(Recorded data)
_ _ _ _ _

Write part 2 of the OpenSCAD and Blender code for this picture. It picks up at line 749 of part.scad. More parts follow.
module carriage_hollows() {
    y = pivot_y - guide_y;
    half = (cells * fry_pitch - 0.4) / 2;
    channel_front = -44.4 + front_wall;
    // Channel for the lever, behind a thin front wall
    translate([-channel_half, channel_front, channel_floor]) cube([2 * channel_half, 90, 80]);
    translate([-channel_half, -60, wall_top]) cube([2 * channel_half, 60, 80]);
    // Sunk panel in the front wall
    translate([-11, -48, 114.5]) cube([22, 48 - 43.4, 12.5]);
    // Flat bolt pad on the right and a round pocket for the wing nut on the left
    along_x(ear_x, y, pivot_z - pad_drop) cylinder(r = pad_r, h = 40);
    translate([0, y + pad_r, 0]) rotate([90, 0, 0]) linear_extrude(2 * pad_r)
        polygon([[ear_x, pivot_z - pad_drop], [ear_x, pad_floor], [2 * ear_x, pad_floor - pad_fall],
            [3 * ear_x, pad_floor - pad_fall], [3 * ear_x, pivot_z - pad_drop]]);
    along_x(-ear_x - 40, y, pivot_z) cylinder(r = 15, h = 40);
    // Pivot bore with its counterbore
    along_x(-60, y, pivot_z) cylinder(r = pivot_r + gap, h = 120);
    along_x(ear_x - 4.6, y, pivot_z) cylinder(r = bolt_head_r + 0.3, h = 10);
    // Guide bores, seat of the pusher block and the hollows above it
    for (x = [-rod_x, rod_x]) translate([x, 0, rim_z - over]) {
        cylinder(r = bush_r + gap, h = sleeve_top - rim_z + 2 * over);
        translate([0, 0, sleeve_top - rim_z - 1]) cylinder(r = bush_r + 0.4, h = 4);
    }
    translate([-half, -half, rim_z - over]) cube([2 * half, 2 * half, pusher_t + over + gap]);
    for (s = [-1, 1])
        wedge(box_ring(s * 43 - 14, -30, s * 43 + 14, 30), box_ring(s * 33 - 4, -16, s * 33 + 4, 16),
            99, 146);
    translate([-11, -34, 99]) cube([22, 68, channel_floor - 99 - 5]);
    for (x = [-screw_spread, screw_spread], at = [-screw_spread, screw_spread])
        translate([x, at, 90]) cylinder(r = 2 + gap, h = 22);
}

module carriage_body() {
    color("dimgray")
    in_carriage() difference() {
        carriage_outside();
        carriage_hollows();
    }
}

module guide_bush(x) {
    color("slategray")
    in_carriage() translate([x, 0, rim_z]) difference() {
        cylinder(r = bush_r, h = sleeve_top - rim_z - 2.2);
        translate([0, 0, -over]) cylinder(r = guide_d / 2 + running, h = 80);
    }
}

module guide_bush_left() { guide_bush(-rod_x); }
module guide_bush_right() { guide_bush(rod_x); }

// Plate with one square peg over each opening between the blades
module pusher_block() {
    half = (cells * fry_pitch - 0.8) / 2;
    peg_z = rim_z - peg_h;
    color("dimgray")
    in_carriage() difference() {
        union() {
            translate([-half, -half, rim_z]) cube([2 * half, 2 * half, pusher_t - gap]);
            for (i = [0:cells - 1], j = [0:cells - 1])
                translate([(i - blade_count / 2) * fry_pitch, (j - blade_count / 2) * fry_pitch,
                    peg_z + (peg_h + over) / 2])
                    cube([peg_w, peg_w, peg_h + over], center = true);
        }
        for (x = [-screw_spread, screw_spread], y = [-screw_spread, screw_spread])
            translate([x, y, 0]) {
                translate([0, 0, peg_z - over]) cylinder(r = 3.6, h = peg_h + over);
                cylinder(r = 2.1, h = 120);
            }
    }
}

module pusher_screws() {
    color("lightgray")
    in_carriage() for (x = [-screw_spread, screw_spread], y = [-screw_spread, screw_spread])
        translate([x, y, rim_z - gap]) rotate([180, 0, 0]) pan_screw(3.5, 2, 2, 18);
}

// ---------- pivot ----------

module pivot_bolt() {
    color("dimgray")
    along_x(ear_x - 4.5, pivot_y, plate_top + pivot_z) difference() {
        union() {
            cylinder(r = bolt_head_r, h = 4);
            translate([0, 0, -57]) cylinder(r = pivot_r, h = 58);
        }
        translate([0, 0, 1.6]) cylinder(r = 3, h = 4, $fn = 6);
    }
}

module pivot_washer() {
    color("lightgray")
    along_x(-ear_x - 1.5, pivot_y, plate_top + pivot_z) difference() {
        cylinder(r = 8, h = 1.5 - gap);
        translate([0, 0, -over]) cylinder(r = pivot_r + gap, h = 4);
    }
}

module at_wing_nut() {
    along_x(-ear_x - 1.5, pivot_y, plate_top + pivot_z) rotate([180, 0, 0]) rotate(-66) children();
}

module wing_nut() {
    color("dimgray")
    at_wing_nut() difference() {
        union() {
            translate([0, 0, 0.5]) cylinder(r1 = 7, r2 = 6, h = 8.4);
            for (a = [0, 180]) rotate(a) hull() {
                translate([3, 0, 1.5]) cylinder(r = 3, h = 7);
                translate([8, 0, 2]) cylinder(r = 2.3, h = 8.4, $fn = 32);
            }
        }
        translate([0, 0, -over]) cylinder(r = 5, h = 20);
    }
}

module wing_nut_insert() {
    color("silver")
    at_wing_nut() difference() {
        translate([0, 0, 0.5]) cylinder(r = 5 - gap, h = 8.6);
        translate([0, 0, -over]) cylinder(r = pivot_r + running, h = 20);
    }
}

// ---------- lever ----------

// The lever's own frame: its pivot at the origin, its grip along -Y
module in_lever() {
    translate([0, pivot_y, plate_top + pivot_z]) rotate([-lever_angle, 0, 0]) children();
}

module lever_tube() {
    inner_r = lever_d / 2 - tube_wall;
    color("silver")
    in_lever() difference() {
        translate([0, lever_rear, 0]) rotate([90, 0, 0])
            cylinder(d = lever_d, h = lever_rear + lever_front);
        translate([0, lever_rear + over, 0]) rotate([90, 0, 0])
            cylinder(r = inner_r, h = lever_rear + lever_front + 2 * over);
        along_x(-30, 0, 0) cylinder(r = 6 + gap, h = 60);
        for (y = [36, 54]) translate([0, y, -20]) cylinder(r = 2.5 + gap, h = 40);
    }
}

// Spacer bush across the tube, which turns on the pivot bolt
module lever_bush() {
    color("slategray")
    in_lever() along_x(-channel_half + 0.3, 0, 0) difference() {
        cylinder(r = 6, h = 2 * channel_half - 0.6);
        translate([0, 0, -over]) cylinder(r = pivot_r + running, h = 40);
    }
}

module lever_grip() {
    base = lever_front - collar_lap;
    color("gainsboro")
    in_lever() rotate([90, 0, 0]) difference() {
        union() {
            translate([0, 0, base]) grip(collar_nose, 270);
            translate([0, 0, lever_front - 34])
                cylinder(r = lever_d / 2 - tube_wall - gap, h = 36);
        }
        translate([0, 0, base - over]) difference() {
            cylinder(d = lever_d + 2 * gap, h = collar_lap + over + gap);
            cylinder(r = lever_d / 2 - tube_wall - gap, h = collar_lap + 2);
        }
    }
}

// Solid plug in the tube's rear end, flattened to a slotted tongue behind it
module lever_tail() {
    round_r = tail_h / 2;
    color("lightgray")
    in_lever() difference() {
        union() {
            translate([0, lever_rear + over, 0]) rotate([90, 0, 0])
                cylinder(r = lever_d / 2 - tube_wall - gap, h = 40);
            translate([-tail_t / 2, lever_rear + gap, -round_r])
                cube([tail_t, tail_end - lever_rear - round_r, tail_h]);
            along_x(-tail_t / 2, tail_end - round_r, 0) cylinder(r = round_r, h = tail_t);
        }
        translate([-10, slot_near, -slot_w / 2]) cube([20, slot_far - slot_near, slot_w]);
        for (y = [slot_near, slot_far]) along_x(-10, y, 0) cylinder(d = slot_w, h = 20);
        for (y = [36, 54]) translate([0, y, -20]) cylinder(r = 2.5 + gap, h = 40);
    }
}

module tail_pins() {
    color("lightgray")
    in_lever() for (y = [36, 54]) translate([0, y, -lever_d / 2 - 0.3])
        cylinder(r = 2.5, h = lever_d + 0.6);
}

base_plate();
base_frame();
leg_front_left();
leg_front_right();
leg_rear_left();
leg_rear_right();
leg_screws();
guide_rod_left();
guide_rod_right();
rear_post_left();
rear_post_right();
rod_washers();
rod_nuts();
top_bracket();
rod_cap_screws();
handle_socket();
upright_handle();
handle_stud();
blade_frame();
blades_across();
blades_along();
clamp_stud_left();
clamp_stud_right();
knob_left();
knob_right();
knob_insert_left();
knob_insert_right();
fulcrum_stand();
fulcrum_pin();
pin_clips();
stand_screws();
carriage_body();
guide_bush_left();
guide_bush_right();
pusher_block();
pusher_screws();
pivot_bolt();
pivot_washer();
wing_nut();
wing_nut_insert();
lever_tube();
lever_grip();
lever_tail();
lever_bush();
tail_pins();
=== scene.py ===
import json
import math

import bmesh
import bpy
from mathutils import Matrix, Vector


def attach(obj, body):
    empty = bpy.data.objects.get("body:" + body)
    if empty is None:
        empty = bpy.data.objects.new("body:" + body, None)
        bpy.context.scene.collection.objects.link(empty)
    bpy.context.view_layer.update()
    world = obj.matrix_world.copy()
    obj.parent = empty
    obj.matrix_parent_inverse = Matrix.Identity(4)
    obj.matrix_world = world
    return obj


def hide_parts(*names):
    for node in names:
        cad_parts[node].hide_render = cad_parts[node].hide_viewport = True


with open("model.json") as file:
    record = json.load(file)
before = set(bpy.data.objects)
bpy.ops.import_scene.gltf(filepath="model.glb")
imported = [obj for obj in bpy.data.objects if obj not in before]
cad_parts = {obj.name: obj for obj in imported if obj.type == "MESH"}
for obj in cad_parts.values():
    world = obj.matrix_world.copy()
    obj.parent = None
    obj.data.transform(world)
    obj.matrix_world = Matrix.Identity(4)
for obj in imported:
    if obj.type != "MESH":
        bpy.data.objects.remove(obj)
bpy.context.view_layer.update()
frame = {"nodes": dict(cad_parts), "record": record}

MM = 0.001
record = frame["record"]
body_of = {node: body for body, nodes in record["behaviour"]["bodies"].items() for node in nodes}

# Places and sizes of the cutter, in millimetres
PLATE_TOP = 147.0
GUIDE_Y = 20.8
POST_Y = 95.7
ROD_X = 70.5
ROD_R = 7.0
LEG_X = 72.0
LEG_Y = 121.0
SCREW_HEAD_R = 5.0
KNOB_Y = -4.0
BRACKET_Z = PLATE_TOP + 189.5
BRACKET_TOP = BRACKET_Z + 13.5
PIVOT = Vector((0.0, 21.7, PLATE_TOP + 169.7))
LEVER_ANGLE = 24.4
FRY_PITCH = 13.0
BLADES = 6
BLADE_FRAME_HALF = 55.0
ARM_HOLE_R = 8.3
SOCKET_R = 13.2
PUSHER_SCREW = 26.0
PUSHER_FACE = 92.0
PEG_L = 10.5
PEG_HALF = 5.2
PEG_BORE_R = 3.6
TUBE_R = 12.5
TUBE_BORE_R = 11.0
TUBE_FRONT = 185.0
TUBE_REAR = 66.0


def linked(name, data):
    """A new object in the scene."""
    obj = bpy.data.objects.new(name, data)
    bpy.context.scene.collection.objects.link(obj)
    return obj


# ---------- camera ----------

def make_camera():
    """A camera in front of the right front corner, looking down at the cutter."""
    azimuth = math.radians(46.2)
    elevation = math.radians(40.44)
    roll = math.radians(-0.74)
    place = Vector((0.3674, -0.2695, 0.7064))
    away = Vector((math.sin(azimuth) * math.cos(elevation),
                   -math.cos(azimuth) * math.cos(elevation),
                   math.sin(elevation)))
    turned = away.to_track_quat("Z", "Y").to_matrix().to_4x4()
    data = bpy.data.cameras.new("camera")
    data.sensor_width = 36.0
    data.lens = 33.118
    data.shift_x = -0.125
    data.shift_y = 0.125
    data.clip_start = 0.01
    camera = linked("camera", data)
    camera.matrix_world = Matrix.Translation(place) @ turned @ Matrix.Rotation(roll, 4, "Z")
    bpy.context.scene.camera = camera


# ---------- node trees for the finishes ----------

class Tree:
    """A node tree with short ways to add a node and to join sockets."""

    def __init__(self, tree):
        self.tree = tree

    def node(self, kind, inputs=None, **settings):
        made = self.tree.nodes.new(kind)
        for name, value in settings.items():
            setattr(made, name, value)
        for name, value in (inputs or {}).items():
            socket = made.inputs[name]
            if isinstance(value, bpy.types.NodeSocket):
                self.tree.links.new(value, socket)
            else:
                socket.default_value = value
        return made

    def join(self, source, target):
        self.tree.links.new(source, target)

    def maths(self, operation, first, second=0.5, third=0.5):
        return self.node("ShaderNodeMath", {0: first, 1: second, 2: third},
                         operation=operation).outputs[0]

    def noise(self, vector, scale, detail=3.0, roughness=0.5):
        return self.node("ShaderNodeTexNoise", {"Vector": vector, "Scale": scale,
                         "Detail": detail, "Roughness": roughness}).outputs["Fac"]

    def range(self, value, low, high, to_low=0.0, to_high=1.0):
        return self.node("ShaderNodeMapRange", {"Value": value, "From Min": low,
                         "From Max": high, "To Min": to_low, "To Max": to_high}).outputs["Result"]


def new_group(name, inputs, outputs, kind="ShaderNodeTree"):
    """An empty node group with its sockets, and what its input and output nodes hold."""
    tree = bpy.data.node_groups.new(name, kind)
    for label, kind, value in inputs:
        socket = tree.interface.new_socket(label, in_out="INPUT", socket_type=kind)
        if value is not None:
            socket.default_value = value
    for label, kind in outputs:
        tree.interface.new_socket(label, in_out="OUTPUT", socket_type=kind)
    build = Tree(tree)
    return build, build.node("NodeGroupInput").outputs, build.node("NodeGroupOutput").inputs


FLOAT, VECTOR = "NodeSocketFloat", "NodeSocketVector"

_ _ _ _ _

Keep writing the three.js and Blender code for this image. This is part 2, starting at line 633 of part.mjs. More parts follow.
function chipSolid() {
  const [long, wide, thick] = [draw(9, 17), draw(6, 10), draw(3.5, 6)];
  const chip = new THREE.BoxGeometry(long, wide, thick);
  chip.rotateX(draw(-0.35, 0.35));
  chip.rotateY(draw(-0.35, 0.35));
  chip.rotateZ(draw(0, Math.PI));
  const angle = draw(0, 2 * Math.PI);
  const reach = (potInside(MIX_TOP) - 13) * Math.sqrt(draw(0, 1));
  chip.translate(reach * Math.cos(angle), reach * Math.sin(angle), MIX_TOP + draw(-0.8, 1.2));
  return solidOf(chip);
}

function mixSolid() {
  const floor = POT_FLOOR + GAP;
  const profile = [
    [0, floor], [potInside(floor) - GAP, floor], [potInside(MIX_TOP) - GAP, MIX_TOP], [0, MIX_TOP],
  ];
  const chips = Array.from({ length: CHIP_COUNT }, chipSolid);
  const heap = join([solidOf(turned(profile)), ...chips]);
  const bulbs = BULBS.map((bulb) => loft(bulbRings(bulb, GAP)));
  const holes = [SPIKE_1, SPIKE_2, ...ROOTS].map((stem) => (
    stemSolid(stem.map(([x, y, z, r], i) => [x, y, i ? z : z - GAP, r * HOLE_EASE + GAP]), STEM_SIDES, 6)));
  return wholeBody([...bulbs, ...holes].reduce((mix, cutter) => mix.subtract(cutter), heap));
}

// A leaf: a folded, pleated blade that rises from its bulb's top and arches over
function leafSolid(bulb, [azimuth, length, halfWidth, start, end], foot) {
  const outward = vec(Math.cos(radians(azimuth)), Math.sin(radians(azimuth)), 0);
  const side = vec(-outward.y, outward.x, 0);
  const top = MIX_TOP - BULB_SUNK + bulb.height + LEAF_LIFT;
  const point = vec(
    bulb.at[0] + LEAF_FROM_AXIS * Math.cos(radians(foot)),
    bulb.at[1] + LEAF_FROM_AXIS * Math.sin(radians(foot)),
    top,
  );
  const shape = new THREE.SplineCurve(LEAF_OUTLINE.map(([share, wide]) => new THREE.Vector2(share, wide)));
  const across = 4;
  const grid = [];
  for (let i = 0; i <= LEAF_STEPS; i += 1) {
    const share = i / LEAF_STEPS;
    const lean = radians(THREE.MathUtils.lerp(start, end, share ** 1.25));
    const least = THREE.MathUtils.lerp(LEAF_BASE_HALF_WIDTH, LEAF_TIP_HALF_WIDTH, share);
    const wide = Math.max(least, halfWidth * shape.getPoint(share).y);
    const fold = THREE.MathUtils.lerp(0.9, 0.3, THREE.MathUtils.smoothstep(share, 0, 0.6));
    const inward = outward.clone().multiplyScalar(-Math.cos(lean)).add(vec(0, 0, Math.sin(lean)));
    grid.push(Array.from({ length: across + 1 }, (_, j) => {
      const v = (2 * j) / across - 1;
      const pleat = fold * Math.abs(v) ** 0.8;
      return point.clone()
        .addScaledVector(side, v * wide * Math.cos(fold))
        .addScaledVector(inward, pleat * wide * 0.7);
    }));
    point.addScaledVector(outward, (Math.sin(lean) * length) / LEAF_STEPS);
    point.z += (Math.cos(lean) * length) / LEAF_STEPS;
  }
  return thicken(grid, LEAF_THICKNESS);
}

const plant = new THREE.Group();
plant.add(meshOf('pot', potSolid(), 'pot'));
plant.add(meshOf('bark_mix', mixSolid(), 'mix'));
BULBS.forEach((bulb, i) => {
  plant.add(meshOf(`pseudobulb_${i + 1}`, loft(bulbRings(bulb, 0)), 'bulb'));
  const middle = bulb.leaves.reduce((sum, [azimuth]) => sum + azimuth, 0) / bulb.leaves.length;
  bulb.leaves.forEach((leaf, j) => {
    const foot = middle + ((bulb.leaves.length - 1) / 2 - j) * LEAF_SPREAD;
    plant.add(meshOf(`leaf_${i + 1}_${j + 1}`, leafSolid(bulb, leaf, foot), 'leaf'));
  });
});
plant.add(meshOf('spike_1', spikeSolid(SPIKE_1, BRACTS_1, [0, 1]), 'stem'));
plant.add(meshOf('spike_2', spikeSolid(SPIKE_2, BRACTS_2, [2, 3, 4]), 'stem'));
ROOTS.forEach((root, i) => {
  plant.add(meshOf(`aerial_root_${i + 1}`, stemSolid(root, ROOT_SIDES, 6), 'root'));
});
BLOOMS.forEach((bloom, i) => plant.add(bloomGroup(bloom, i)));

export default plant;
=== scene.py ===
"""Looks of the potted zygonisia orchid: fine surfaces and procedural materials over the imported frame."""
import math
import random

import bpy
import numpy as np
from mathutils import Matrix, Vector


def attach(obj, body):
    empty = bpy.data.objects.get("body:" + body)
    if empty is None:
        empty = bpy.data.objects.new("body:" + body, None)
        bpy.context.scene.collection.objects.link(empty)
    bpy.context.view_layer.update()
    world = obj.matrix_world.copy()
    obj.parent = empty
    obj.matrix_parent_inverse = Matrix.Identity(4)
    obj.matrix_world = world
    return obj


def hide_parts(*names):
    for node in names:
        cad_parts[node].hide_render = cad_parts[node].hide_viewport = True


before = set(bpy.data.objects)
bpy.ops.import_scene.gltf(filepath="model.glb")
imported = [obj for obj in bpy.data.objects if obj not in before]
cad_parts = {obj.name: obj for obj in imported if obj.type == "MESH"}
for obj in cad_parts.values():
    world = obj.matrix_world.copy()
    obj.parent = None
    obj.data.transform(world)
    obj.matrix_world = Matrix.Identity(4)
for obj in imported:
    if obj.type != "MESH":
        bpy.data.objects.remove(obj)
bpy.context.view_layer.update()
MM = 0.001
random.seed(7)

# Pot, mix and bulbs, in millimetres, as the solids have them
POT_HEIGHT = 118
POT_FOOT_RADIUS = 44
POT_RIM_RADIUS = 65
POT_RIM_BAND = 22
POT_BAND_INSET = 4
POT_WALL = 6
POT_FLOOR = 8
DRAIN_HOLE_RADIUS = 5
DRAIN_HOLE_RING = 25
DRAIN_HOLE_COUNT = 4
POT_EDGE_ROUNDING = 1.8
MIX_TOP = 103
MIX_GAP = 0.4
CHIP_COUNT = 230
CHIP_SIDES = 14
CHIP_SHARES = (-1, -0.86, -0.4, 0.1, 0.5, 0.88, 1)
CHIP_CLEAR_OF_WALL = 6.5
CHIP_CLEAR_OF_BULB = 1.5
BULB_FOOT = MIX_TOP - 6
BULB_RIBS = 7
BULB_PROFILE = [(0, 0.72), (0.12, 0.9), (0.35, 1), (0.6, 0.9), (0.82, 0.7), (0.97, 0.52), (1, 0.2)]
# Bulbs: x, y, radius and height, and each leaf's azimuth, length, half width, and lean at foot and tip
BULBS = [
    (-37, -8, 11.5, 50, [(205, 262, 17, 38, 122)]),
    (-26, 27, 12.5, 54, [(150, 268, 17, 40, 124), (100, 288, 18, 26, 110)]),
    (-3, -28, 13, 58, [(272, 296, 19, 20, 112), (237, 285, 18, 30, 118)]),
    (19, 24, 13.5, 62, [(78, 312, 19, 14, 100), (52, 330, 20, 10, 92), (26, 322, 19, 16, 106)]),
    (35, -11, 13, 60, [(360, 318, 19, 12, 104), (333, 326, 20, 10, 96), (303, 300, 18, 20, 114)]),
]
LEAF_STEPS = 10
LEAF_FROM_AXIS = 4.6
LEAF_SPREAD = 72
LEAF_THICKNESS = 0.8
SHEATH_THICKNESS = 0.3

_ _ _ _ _

> [What you will do]: Return the lines from the line with "const plant = new THREE.Group();" through the line with "random.seed(7)", inclusive, exactly as they stand, and nothing else.

> [Reply]:
const plant = new THREE.Group();
plant.add(meshOf('pot', potSolid(), 'pot'));
plant.add(meshOf('bark_mix', mixSolid(), 'mix'));
BULBS.forEach((bulb, i) => {
  plant.add(meshOf(`pseudobulb_${i + 1}`, loft(bulbRings(bulb, 0)), 'bulb'));
  const middle = bulb.leaves.reduce((sum, [azimuth]) => sum + azimuth, 0) / bulb.leaves.length;
  bulb.leaves.forEach((leaf, j) => {
    const foot = middle + ((bulb.leaves.length - 1) / 2 - j) * LEAF_SPREAD;
    plant.add(meshOf(`leaf_${i + 1}_${j + 1}`, leafSolid(bulb, leaf, foot), 'leaf'));
  });
});
plant.add(meshOf('spike_1', spikeSolid(SPIKE_1, BRACTS_1, [0, 1]), 'stem'));
plant.add(meshOf('spike_2', spikeSolid(SPIKE_2, BRACTS_2, [2, 3, 4]), 'stem'));
ROOTS.forEach((root, i) => {
  plant.add(meshOf(`aerial_root_${i + 1}`, stemSolid(root, ROOT_SIDES, 6), 'root'));
});
BLOOMS.forEach((bloom, i) => plant.add(bloomGroup(bloom, i)));

export default plant;
=== scene.py ===
"""Looks of the potted zygonisia orchid: fine surfaces and procedural materials over the imported frame."""
import math
import random

import bpy
import numpy as np
from mathutils import Matrix, Vector


def attach(obj, body):
    empty = bpy.data.objects.get("body:" + body)
    if empty is None:
        empty = bpy.data.objects.new("body:" + body, None)
        bpy.context.scene.collection.objects.link(empty)
    bpy.context.view_layer.update()
    world = obj.matrix_world.copy()
    obj.parent = empty
    obj.matrix_parent_inverse = Matrix.Identity(4)
    obj.matrix_world = world
    return obj


def hide_parts(*names):
    for node in names:
        cad_parts[node].hide_render = cad_parts[node].hide_viewport = True


before = set(bpy.data.objects)
bpy.ops.import_scene.gltf(filepath="model.glb")
imported = [obj for obj in bpy.data.objects if obj not in before]
cad_parts = {obj.name: obj for obj in imported if obj.type == "MESH"}
for obj in cad_parts.values():
    world = obj.matrix_world.copy()
    obj.parent = None
    obj.data.transform(world)
    obj.matrix_world = Matrix.Identity(4)
for obj in imported:
    if obj.type != "MESH":
        bpy.data.objects.remove(obj)
bpy.context.view_layer.update()
MM = 0.001
random.seed(7)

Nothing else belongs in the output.